Volitional homosexual acts are depraved. How dare public educators suggest that children in publicly funded schools march in a parade that celebrates and affirms depravity. No public school educator in their professional capacity has any right to espouse, affirm, endorse, promote, or support either explicitly or implicitly any position on the nature and morality of homosexuality. To espouse, affirm, endorse, promote, or support any position on the nature and morality of homosexuality stands way outside the purview of their jobs and way outside their professional expertise.

Have Nettlehorst administrators and teachers read, studied, and thought deeply about the nature and morality of homosexuality? Have they studied what some of the greatest theologians, historians, and philosophers throughout history have written about it? Have they read the best contemporary scholarship on the subject from both liberal and conservative thinkers? What astonishing hubris, foolishness, and irresponsibility this parade decision represents.

Those Nettelhorst parents who want their children to attend this reprobate event can take their children themselves.

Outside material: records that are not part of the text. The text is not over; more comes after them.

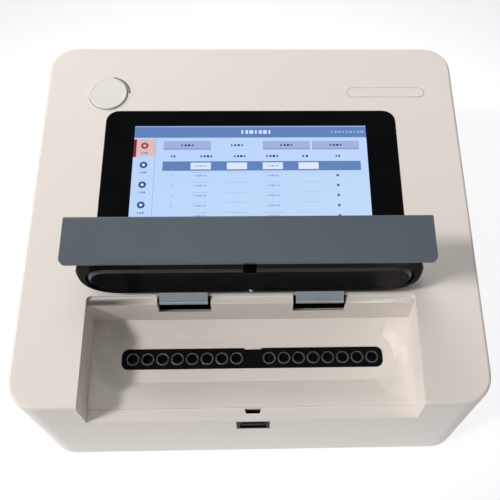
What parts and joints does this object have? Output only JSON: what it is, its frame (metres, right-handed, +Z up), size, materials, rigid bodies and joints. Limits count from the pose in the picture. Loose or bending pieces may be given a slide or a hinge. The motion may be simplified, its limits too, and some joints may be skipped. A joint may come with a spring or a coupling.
{
  "type": "thermal cycler",
  "caption": "Bench-top thermal cycler with a hinged heated lid over a row of tube wells, a touch display, a power button and a front lid latch.",
  "frame": {"origin": "middle of the footprint at the height of the surface that the feet stand on", "axes": "+X to the right of someone facing the machine, +Y towards its rear, +Z up; the lid stands open"},
  "size_m": [0.271, 0.252, 0.1772],
  "materials": {
    "housing_plastic": "moulded ivory plastic with a fine spark texture",
    "base_metal": "grey powder coat",
    "black_plastic": "moulded black plastic",
    "socket_metal": "nickel plated shell",
    "well_strip": "black insulating strip",
    "well_block": "bead blasted and anodised",
    "ceramic": "white alumina face",
    "heat_sink": "extruded aluminium",
    "fan_plastic": "black plastic",
    "display_glass": "black bordered touch glass, lit page behind it",
    "panel_metal": "zinc plated sheet",
    "board": "solder mask",
    "supply_case": "folded sheet",
    "spring_wire": "spring steel",
    "status_light": "smoked light guide",
    "nameplate": "plain cream label plate",
    "hinge_metal": "bright nickel plate",
    "pin_steel": "turned steel",
    "foot_rubber": "moulded rubber",
    "screw_steel": "zinc plated",
    "button_plastic": "satin off-white plastic",
    "latch_plastic": "black plastic with a raised ridge",
    "lid_plastic": "slate grey satin",
    "tray_plastic": "glossy black plastic",
    "insulation": "heat resistant foam",
    "heater_face": "black coated heater plate"
  },
  "bodies": {
    "housing": {"upper_housing": "housing_plastic", "base_pan": "base_metal", "power_socket": "black_plastic", "data_socket": "socket_metal", "well_strip": "well_strip", "well_block": "well_block", "heat_pump_left": "ceramic", "heat_pump_right": "ceramic", "heat_sink": "heat_sink", "fan_frame": "fan_plastic", "display_glass": "display_glass", "display_panel": "panel_metal", "main_board": "board", "display_board": "board", "power_supply": "supply_case", "button_switch": "black_plastic", "button_spring": "spring_wire", "status_light": "status_light", "nameplate": "nameplate", "latch_bezel": "black_plastic", "hinge_bracket_left": "hinge_metal", "hinge_bracket_right": "hinge_metal", "hinge_pin_left": "pin_steel", "hinge_pin_right": "pin_steel", "foot_1": "foot_rubber", "foot_2": "foot_rubber", "foot_3": "foot_rubber", "foot_4": "foot_rubber", "base_screw_1": "screw_steel", "base_screw_2": "screw_steel", "base_screw_3": "screw_steel", "base_screw_4": "screw_steel"},
    "power_button": {"power_button": "button_plastic"},
    "latch": {"latch_button": "latch_plastic", "latch_catch": "pin_steel"},
    "lid": {"lid_shell": "lid_plastic", "lid_tray": "tray_plastic", "heater_backing": "panel_metal", "heater_insulation": "insulation", "latch_hook": "tray_plastic", "hinge_arm_left": "hinge_metal", "hinge_arm_right": "hinge_metal", "arm_screw_1": "screw_steel", "arm_screw_2": "screw_steel", "arm_screw_3": "screw_steel", "arm_screw_4": "screw_steel"},
    "heater": {"heater_plate": "heater_face"},
    "fan": {"fan_rotor": "fan_plastic"}
  },
  "joints": [
    {"name": "lid_hinge", "type": "hinge", "parent": "housing", "child": "lid", "pos_m": [0, -0.0505, 0.1017], "axis": [1, 0, 0], "range_deg": [0, 90]},
    {"name": "heater_float", "type": "slide", "parent": "lid", "child": "heater", "axis": [0, 1, 0], "range_m": [0, 0.0015], "stiffness_N_per_m": 2000},
    {"name": "power_button_press", "type": "slide", "parent": "housing", "child": "power_button", "axis": [0, 0, -1], "range_m": [0, 0.0015], "stiffness_N_per_m": 600, "deforming": ["button_spring"]},
    {"name": "latch_press", "type": "slide", "parent": "housing", "child": "latch", "axis": [0, 1, 0], "range_m": [0, 0.0025], "stiffness_N_per_m": 400},
    {"name": "fan_spin", "type": "hinge", "parent": "housing", "child": "fan", "pos_m": [0, -0.0465, 0.039], "axis": [0, 1, 0], "continuous": true}
  ]
}
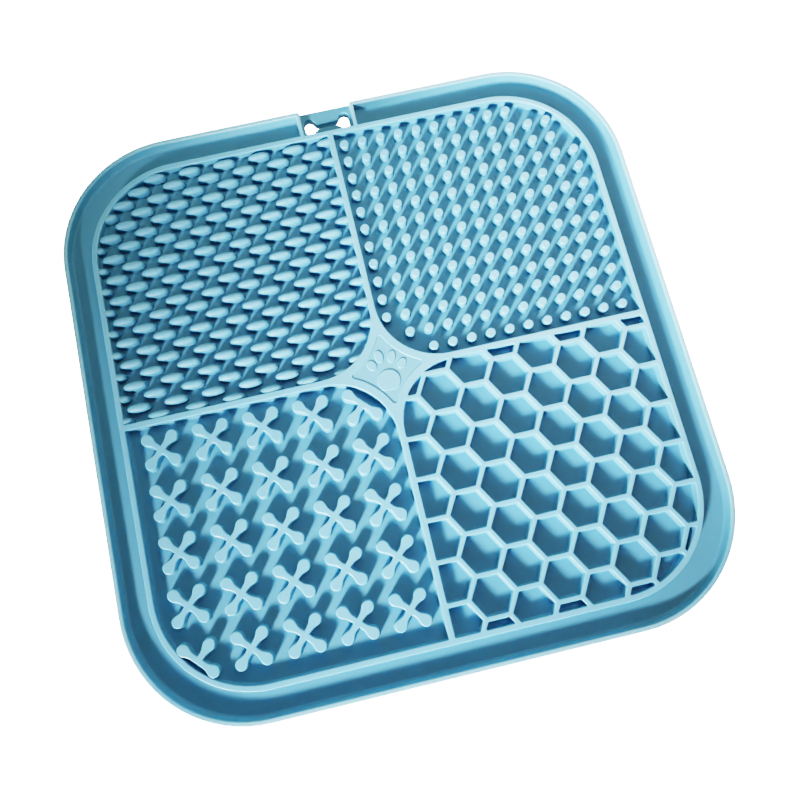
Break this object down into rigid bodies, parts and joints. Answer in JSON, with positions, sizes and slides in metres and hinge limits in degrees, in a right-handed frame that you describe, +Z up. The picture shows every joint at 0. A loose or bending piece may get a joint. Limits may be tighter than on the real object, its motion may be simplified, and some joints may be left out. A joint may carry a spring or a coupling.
{
  "type": "lick mat",
  "caption": "Square silicone lick mat with four textured food trays, a paw-print centre, a spill gutter and a hanging hole.",
  "frame": {"origin": "middle of the mat's underside, on the surface it lies on", "axes": "+Z up out of the trays, +Y towards the side with the hanging hole, +X towards the tray of round pegs"},
  "size_m": [0.2, 0.2, 0.0055],
  "materials": {
    "mat": "satin",
    "hang_strip": "satin"
  },
  "bodies": {
    "root": {"mat": "mat", "hang_strip": "hang_strip"}
  },
  "joints": []
}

Under no circumstances should participation in this parade of profligacy be deemed either an official or unofficial school event. And under no circumstances should any school time be used to discuss or prepare for this event.

Conservatives must wake up. To use a cliche, we must see the forest for the trees. Cultural change rarely occurs through dramatic single events, but rather through the slow accretion of little events that we dismiss or ignore.